EDITORIAL – Yellow plates, green energy

Cayman vehicle license number plates on display at the Motor Museum. - Photo: Norma Connolly

While we rarely comment on commentary that is submitted to us, today we will make an exception for two letters — one on vehicular registration plates, and another on global warming — that appear in today’s Compass.

In the first letter, the writer describes a troubling situation involving the Department of Vehicle & Drivers’ Licensing and fading registration plates (which most of our readers might call “license plates.”)

The standard registration plate for a resident’s car is yellow with black lettering. Over time, the yellow coloring on the plates can fade or peel away. When that happens, or alternatively if a plate is lost or destroyed in an accident, the driver goes to the DVDL and pays $75 for a new set of plates, plus $40 for a new coupon and log book (because those are linked to the numbers on the registration plate).

There’s nothing inherently wrong with any of the above.

Our letter writer’s grievance is as follows: “[T]he number plates that DVDL sold us a few years ago were not fit for purpose. Either DVDL had specified the wrong yellow paint, given Cayman’s bright daylight or heat, or the manufacturer had used the wrong plate. Either way the innocent motorist is having to pay $75 because someone else was incompetent. How unfair is this?”

That, to us, seems like a fair question.

While we are not prepared to condemn DVDL based on this one letter, we have heard similar stories about prematurely-fading registration plates from other individuals. It is, in short, cause for concern.

The idea that the government is causing people to incur additional costs in exchange for providing inferior products and services is, we’re sorry to say, sadly self-evident.

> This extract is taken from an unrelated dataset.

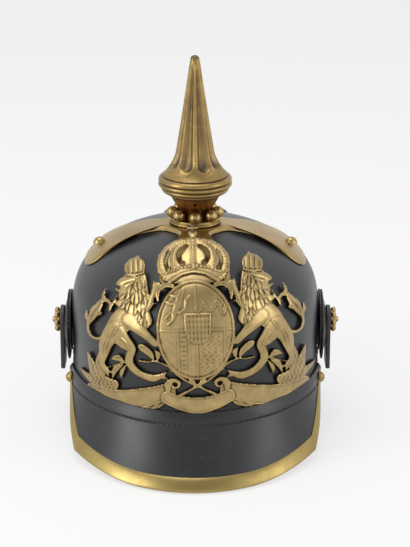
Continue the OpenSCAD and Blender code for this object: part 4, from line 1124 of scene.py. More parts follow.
# Collar, pearls and neck
# A flat turned collar covers the join of base and neck. Eight brass pearls stand on it in a ring. The neck
# is a flared tube of redder brass, with air holes under the spike.
collar_r = 18.5 * MM
collar_z = 148.2 * MM
collar_t = 1.2 * MM
neck_foot_r = 11 * MM
neck_top_r = 17.6 * MM
neck_top_z = 166.4 * MM
neck_sheet = 0.8 * MM
neck_hole_r = 1.5 * MM
neck_holes = 5
neck_hole_out = 16.4 * MM
neck_hole_drop = 2.8 * MM
pearl_count = 8
pearl_r = 4.4 * MM
pearl_circle_r = 15.9 * MM
stem_r = 9.5 * MM

neck_brass = brass_material("neck_copper_brass", (0.38, 0.2, 0.075, 1), (0.26, 0.13, 0.046, 1),
                            (0.05, 0.022, 0.01, 1), 0.3, 0.48, 9 * MM)
low = collar_z - collar_t
profile = [(neck_foot_r, low)] + arc(collar_r - 0.45 * MM, low + 0.45 * MM, 0.45 * MM, -90, 0, 5)
profile += arc(collar_r - 0.45 * MM, collar_z - 0.45 * MM, 0.45 * MM, 0, 90, 5)
profile += [(neck_foot_r, collar_z), (neck_foot_r, low)]
collar = turned("base_collar_brass", profile)
smooth(collar, 35)
fit(collar, "helmet", base_brass, "brass", "base_collar")

def round_axis(count, first):
    """Places that stand evenly round the z axis, from the first one on."""
    return [Matrix.Rotation(math.tau * i / count, 4, "Z") @ Matrix.Translation(first) for i in range(count)]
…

Think, for example, of the $2-per-tire fee that has failed to check the accumulation of tires at the George Town Landfill; the $20 million-plus annual subsidy given to Cayman Airways; the $110 million-or-more spent on Clifton Hunter High School; or the $250 million in annual personnel costs for Cayman’s civil service. If you want a less-grand example, just think of the years of frustration caused by the demonic “parking machines” at the airport. At least that issue will shortly (fingers crossed) be behind us.

Nevertheless, the point is that in far too many instances, Cayman residents find themselves paying premium prices for subpar government products and services.

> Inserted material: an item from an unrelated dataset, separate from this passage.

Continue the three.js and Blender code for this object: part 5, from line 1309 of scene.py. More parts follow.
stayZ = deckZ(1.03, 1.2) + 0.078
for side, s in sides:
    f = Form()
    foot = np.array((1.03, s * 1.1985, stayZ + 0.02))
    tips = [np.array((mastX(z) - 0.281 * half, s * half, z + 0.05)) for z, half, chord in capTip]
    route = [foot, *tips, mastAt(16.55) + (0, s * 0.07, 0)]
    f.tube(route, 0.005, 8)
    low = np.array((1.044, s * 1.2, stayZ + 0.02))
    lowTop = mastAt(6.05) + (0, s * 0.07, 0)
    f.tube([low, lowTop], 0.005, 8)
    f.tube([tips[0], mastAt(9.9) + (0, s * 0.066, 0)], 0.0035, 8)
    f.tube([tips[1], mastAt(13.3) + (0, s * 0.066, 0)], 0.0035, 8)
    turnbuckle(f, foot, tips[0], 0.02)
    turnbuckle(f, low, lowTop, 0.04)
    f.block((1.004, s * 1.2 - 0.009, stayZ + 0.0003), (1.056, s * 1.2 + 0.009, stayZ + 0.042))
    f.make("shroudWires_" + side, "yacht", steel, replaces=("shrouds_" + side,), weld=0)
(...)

Moving on, the second letter we publish today is on the unrelated topic of climate change.

In it, the writer criticizes an editorial published Jan. 6 in which we advised our officials against pursuing potentially costly measures to combat carbon emissions at the expense of the country’s economy and other more practical and pressing priorities.

For clarity and intellectual honesty, the editorial did not address the validity of “climate change science,” as the letter writer suggests. Our main point was based on the factual observation that Cayman accounts for approximately 0 percent of global carbon emissions.

Other than “cheering from the sidelines,” the Cayman Islands can do nothing to influence the rising or lowering of the planet’s temperature. Nothing. To put this another way, it is a waste of energy and resources — a diversion, really — to tilt at such windmills while real environmental realities, especially our festering fuming dump, go unaddressed.